Building relationships has been Comerica’s strategy for years, and the challenges facing the banking industry give us new incentives to emphasize long-term relationships: listening to our customers, understanding their financial needs and coming up with solutions that help them be successful.

Comerica just raised its prime rate from 5.25% to 5.5%, joining other major banks in California. The prime rate, which was 4% in June, is used as a base rate for many business and consumer loans, such as home equity credit lines.

The increase means that some borrowers should expect to pay more this year as banks’ prime lending rates rise in tandem with actions by the Federal Reserve Board.

On the flip side of interest rates, our savers can expect to see yields continue to rise on money market mutual funds and bank certificates of deposit. We now offer 2% interest on our premium one-year certificates of deposit.

KIM BURDICK

Bank of America Corp.

Newport Beach

Where will the bank’s expansion in Orange County come from this year?

There are growth opportunities in a number of segments that we will expand.

Consumer: Last year we increased our number of household customers to more than 10,000. We expect to continue that trend at a slightly higher rate. Business: We expect double-digit growth in our business bank primarily achieved through customer acquisition. Wealth and investment management: We have combined our private, premier and investment management businesses under a single organization. We already have seen dramatic success in growing this business.

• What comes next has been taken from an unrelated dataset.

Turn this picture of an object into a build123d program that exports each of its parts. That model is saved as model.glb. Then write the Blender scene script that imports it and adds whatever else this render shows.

We will emphasize increased client acquisition where we have existing relationships with Bank of America.

What’s your outlook for 2005?

We think 2005 will be a good year for Orange County. Bank of America recognizes Orange County as one of the top 10 markets in the nation. We are going to continue to grow aggressively in this market.

What big challenges face the banking industry?

Changing regulatory environment. We take our role very seriously and expect to lead on issues of privacy and financial responsibility.

What’s you outlook for interest rates?

We feel the trend is generally up, approximately 1.5% (this year).